Is Trump a modern-day Hitler? Is climate change’s rapid advance on our collective well-being a modern-day blitzkrieg? Analogies are funny creatures. You throw them out there and they eventually elicit a left-brain, rational response. We parse out the logical appropriateness. But in the mouth of a rhetorician with a literary bent (and Churchill was nothing if not that!), analogies are designed for the right hemisphere of the brain, for the emotional response. And yes, I feel a certain way about January 2025 like how I imagine I might have felt about May 1940. And consequently, I am feeling my way into a quotation like Churchill’s: “Nations that went down fighting rose again, but those which surrendered tamely were finished.”

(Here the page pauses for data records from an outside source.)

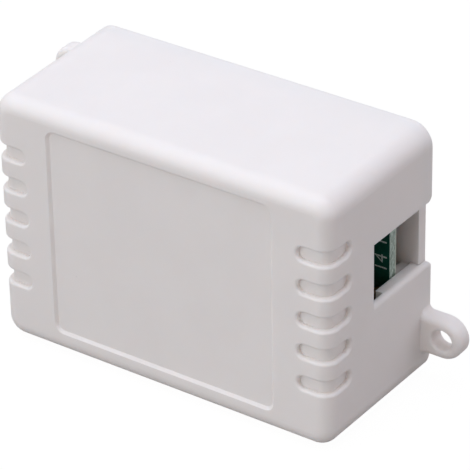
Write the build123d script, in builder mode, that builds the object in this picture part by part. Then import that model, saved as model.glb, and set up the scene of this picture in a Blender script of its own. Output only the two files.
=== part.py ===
# Time delay relay module in a white wall box with two ears.
# X runs along the box, the label face looks to -Y and the wall face to +Y, Z is up.
# The origin is at the middle of the underside. Millimetres.

from math import hypot, radians, tan
from build123d import *
import os

# Screw terminals, one two-pole block at each end of the board
terminal_pitch = 5.08
terminal_depth = 8.0
terminal_height = 10.0
terminal_setback = 3.2
terminal_chamfer = 0.6
cage_width = 3.6
cage_length = 4.0
cage_height = 4.4
cage_wall = 0.6
cage_travel = 2.0
cage_floor = 0.9
cage_clearance = 0.1
clamp_strip = 0.6
screw_shank_radius = 1.2
screw_head_radius = 1.85
screw_head_height = 1.5
screw_head_sink = 0.2
screw_slot_width = 0.5
screw_slot_depth = 0.8
screw_clearance = 0.08
thread_clearance = 0.04

# Relay
relay_length = 19.2
relay_width = 15.4
relay_height = 15.2
relay_standoff = 0.3
relay_wall = 0.6
relay_case_radius = 0.8
relay_base_thickness = 2.0
relay_pin_radius = 0.5
relay_pin_inset = 1.1
coil_pin_drop = 2.35
yoke_thickness = 1.2
yoke_width = 9.0
yoke_rise = 8.6
bobbin_flange = 0.8
bobbin_tube_wall = 0.6
core_radius = 2.0
pole_radius = 3.2
pole_thickness = 0.6
armature_gap = 0.35
armature_thickness = 1.2
armature_width = 8.0
contact_spring_thickness = 0.3
contact_spring_width = 4.0
contact_radius = 1.1
contact_thickness = 0.4
contact_travel = 0.45
contact_blade = 0.4
contact_blade_width = 2.4
assembly_gap = 0.05

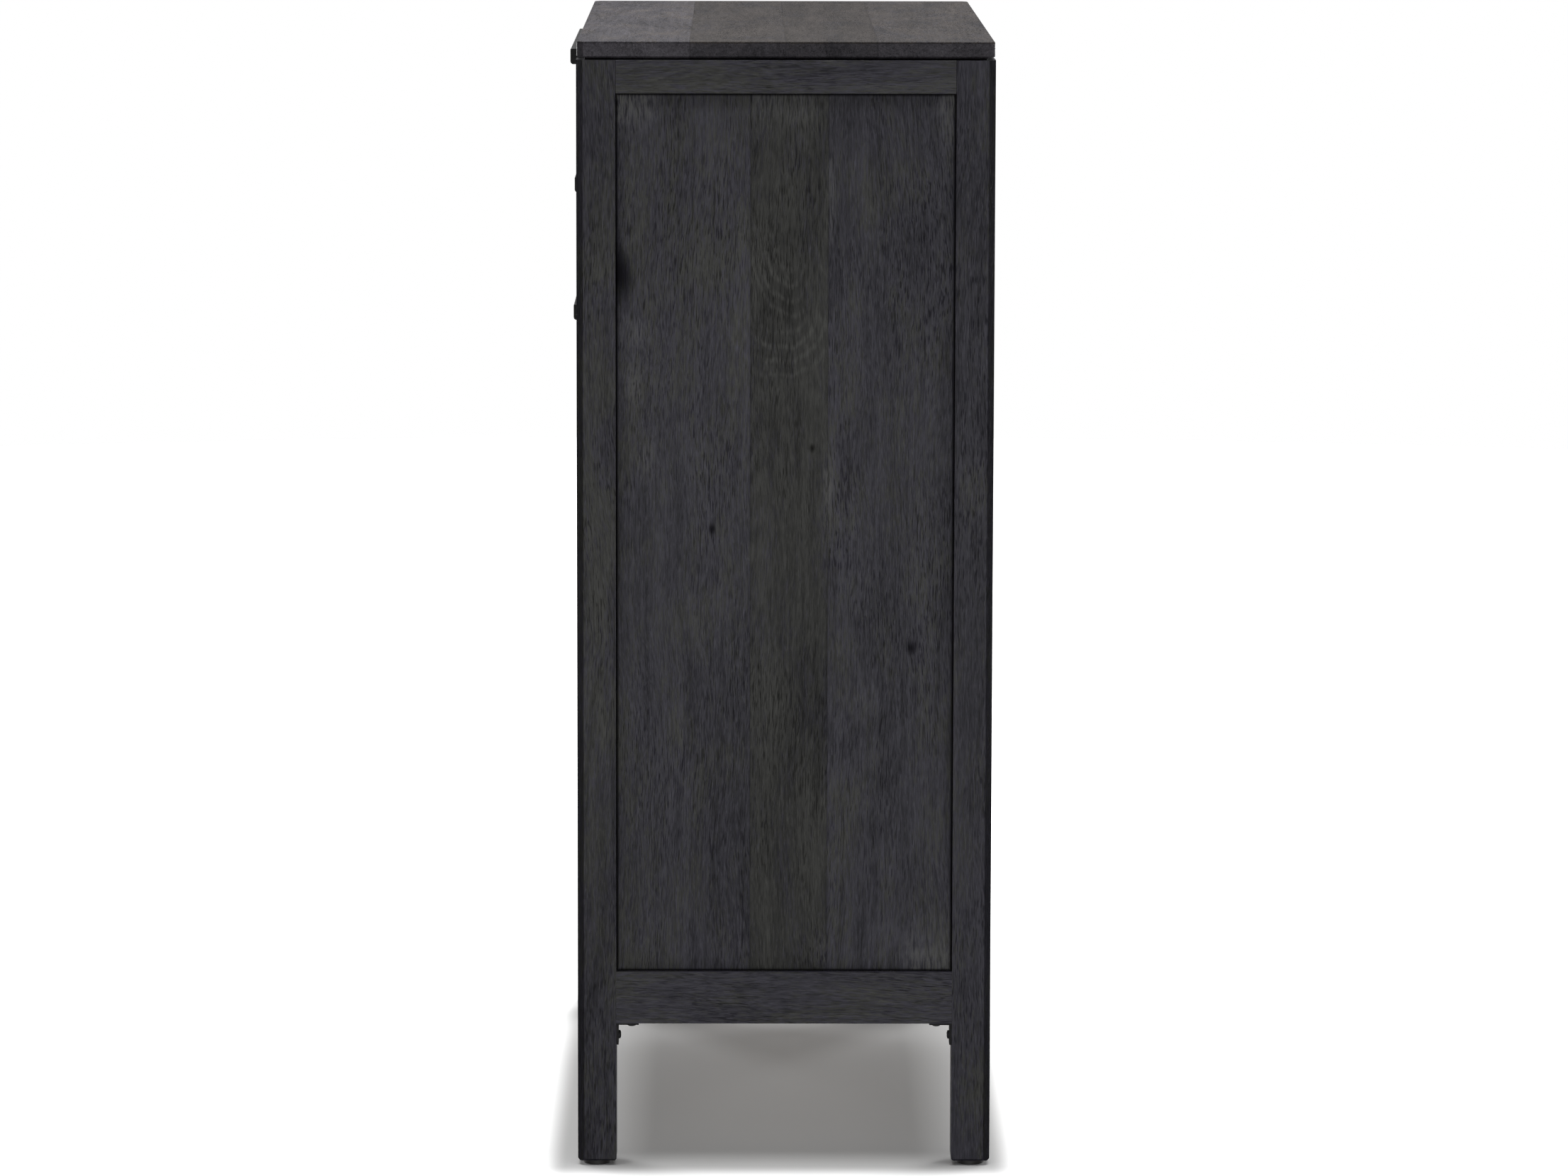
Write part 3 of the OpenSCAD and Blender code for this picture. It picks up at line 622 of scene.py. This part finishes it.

Like all good Spiritual Directors, mine would ask, “Are you sensing any invitation here?” Here in January 2025? Here in the eerie silence?
Yes. I want to fight.
I know that it might feel like we (our nation, our tribe, our church, our movement, our species, our planet) are “going down,” but that’s the point: to at least go down fighting, the one thing you have any control over. If we bother fighting, it is not because Churchill gave us the pep talk to “Never give up”? Instead, I think that Churchill’s reference to nations that went down fighting explains what Wendell Berry meant when he told us to “Practice resurrection.”* Berry didn’t say, “resign yourself to waiting for the resurrection;” he said to practice it, and here in 2025, that feels like fighting.
*The last line from Wendell Berry’s poem, “Manifesto: The Mad Farmer Liberation Front,” available here.